Athem, der

[456] Der Athem, des -s, plur. inusit. die Luft, welche man vermittelst der Lunge in sich ziehet und wieder von sich stößet, und die Handlung des Einziehens und Ausstoßens dieser Luft; und zwar, 1) Eigentlich. Einen kurzen, schweren Athem haben. Athem hohlen, oder schöpfen, die zum Leben nöthige Luft in sich ziehen. Den Athem an sich halten, die geschöpfte Luft nicht wieder von sich stoßen. Der Athem ist ihm ausgegangen oder ausgefahren, er ist gestorben, in der alltäglichen niedrigen Sprechart. Es benimmt mir fast den Athem, ich möchte ersticken. Etwas in Einem Athem hersagen, unmittelbar hinter einander, ohne merkliche Zwischenräume. sie ist zugleich Sommer und Winter, sie lacht und weint, sie fleht und droht in Einem Athem, Weiße. So lange noch ein Athem in mir ist, so lange ich noch lebe. Sich aus dem Athem oder außer Athem laufen, reden, schreyen, ingleichen, ganz außer Athem seyn, wie auch,[456] wieder zu Athem kommen, sind sonderbare Arten des Ausdruckes, die indessen doch überall angenommen sind. Ich komme wieder zu Athem, auch figürlich, ich erhohle mich wieder von meiner Bestürzung. Nun da ich einmahl in Odem (Athem) bin, ihnen Vorwürfe zu machen, so will ich mich derselben erst ganz entledigen, Weiße. 2) Figürlich, für das Leben. Diese Bedeutung ist ein Hebraismus, daher sie auch nur in Luthers Bibel vorkommt. Indessen gehören doch auch verschiedene oben abgeführte figürliche R.A. hierher, indem der Athem zum natürlichen Leben unentbehrlich ist.

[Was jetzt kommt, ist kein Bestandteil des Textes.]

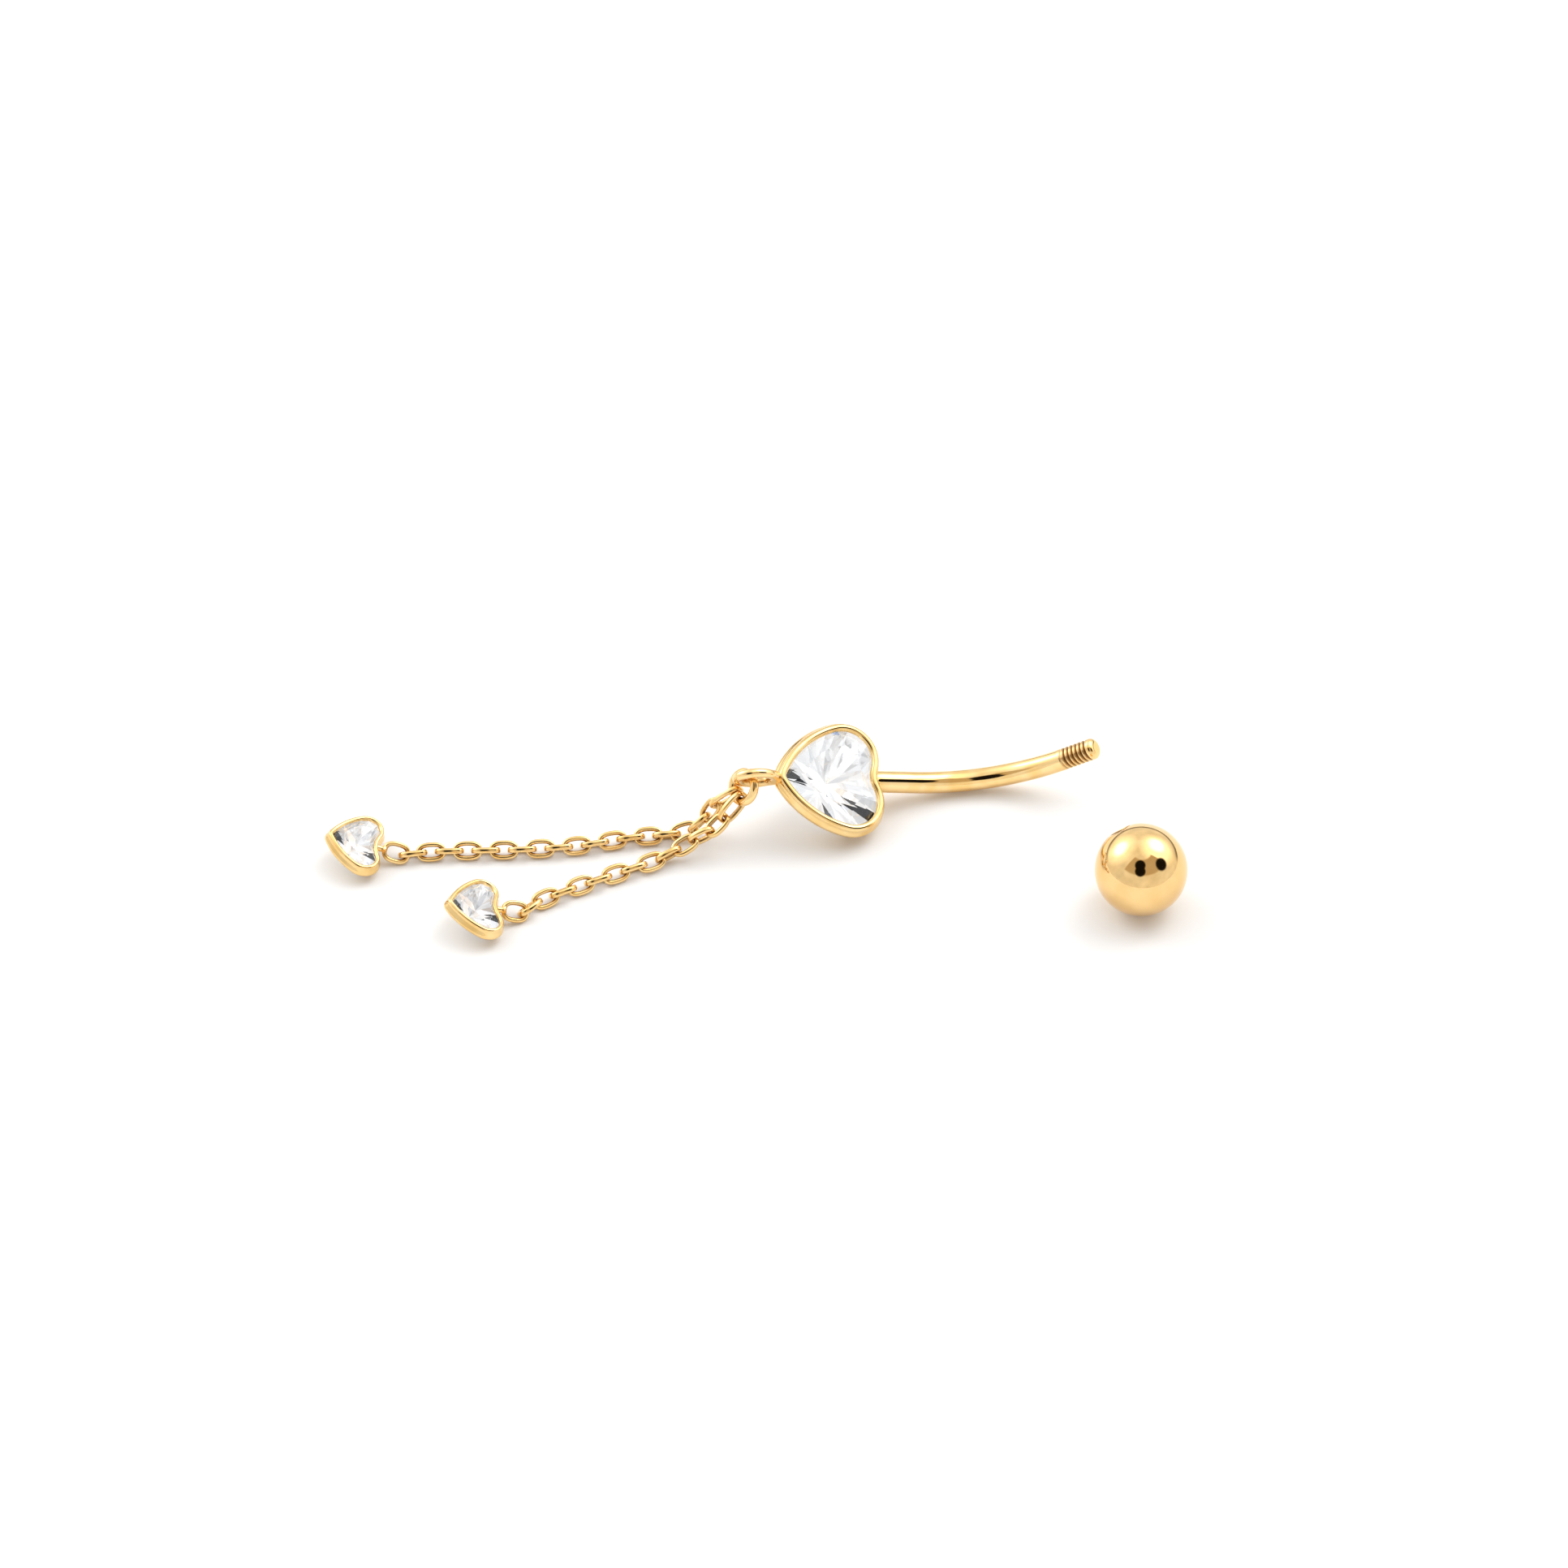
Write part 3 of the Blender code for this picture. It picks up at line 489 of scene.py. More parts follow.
def facets(name, fires):
    """A new material for facets, with its painted fire and the haze of dust that lies on it."""
    material = bpy.data.materials.new(name)
    material.use_nodes = True
    nodes = material.node_tree.nodes
    links = material.node_tree.links
    number = nodes.new("ShaderNodeAttribute")
    number.attribute_name = "fire"
    fire = nodes.new("ShaderNodeGroup")
    fire.node_tree = FACET_FIRE
    for socket, colour in zip(FIRE_NAMES, (*fires, PAINTED_FLASH_BLUE)):
        fire.inputs[socket].default_value = colour
    links.new(number.outputs["Fac"], fire.inputs["Fire"])
    place = nodes.new("ShaderNodeTexCoord")
    polish = nodes.new("ShaderNodeGroup")
    polish.node_tree = HAND_POLISH
    polish.inputs["Wave Scale"].default_value = 900.0
    polish.inputs["Line Scale"].default_value = 9000.0
    polish.inputs["Cloud Scale"].default_value = 700.0
    links.new(place.outputs["Object"], polish.inputs["Place"])
    haze = nodes.new("ShaderNodeMapRange")
    haze.inputs["From Min"].default_value = 0.4
    haze.inputs["From Max"].default_value = 0.9
    haze.inputs["To Min"].default_value = 0.0
    haze.inputs["To Max"].default_value = STONE_DUST
    links.new(polish.outputs["Clouds"], haze.inputs["Value"])
    return material, fire, haze


def crystal(name, fires):
    """Clear cut crystal: a breath of painted fire, a tint for split light, differs from facet to facet."""
    material, fire, haze = facets(name, fires)
    links = material.node_tree.links
    shader = material.node_tree.nodes["Principled BSDF"]
    shader.inputs["IOR"].default_value = 1.65
    shader.inputs["Transmission Weight"].default_value = 1.0
    links.new(fire.outputs["Colour"], shader.inputs["Base Color"])
    links.new(haze.outputs["Result"], shader.inputs["Roughness"])
    return material


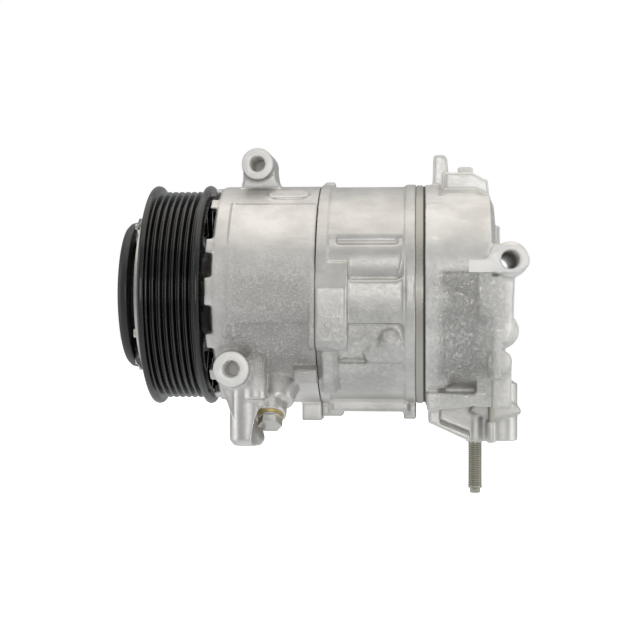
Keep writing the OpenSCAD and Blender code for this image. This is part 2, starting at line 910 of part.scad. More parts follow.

Anm. Athem, bey dem Kero und Isidor Atum und Adum, Angels. Aethm, Ethm, Nieders. Atem, Aten, Holländ. Adem, Aessem, zeiget zunächst den Hauch oder Wind an, welcher durch die Einziehung und Ausstoßung des Athems verursacht wird; worin es mit dem Griech. ατμƞ Athem, von αειν wehen, ααζειν hauchen, überein kommt. Bey dem Isidor bedeutet adhmuan wirklich wehen. Weil mit der Ausstoßung des Athems zuweilen ein sichtbarer Dunst verbunden ist, so ist es vermuthlich daher gekommen, daß Athem, in den ältesten Zeiten, so wie das Griechische ατμος und ατμις und das Angels. Aethm, auch einen jeden Dunst bedeutet hat, welchen das Nieders. Frathem und das Hochdeutsche Brodem noch bezeichnen. In den meisten Sprachen hat man die Benennung des Geistes oder der Secle von dem Athem oder Winde hergenommen. Im Deutschen ist solches auch um der Ursache willen geschehen, weil man durch das Latein. Spiritus dazu veranlasset wurde. Daher heißt bey dem Ulphilas Athma, bey den Schweden Ande, und bey dem Kero Atum so wohl die Seele, als ein jeder Geist, atum uuihenu, der heilige Geist, und atumlih, geistlich. In den folgenden Zeiten wählete man das Wort Geist dafür, welches eigentlich eben dieselbe Bedeutung hat. S. Geist. Es erhellet zugleich hieraus, daß Athem die älteste und wahre Sprech- und Schreibart ist, und daß Odem, welches auch einige gute Obersächsische Schriftsteller gebrauchen, bloß von der neuern Alemannischen Mundart herrühret, welche das A so gern mit dem tiefern O vertauschet.

Quelle:
Adelung, Grammatisch-kritisches Wörterbuch der Hochdeutschen Mundart, Band 1. Leipzig 1793, S. 456-457.